In retrospect if it were not for meeting my wife and our eventual family, I am not sure if I would really choose to do it again. Then again, I don’t know what I would have done had I not had this idea to go to grad school.

Fighting Apathy

10 02 2010

My son struggles with focus, especially when it comes to homework. I know this is not a unique struggle that parents face, but it is a struggle none the less. Tonight was particularly frustrating for he and I. He will constantly complain about hating homework. I try to help him realize that homework is inevitable and therefore, should embrace it, do it quickly so he can go on and enjoy some free time. After he spent more than an hour and a half of grumbling, letting distractions steal away his attention, and just plain procrastinating, I said to him as I walked away, “I’m done”. I was throwing up my hands in defeat, letting him choose to sink or swim completely on his own. I felt pretty confident that he would not finish. The kid is wicked smart, off the chart smart, but his motivation to apply himself leaves much to be desired.

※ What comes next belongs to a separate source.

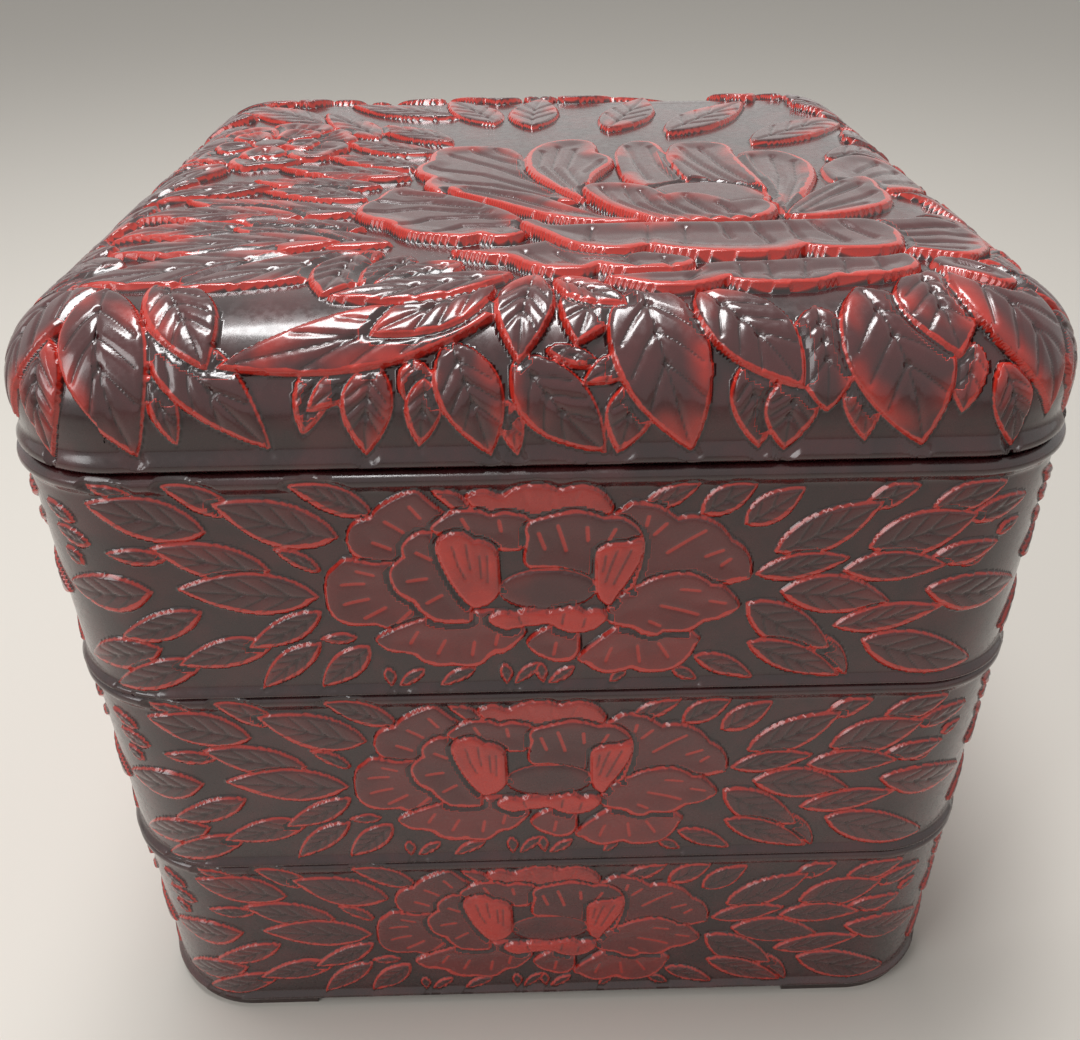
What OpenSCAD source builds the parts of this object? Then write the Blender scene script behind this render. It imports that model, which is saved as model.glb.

5 seconds after I threw up the white flag, I heard a little voice in my head that said, giving up on him says that you don’t love him. I instantly regretted my prior words. I came back in the room, got him to get up and go to the table and helped him finish his last 8 math problems and english homework. It took all of 15 minutes once we sat down and did it. I only wish he could see how easy and “painfree” it is if he only focuses. One day at a time.

Master of a few

4 02 2010

I have for a long time felt that I needed to have a broad range of skills for my career. As I’ve developed my career, I’ve read more and more about the need to specialize. Frankly, I haven’t been particularly fond of the idea of specializing. I have felt a greater calling to be a generalist, to know a little about a most everything, and to be the master of several things.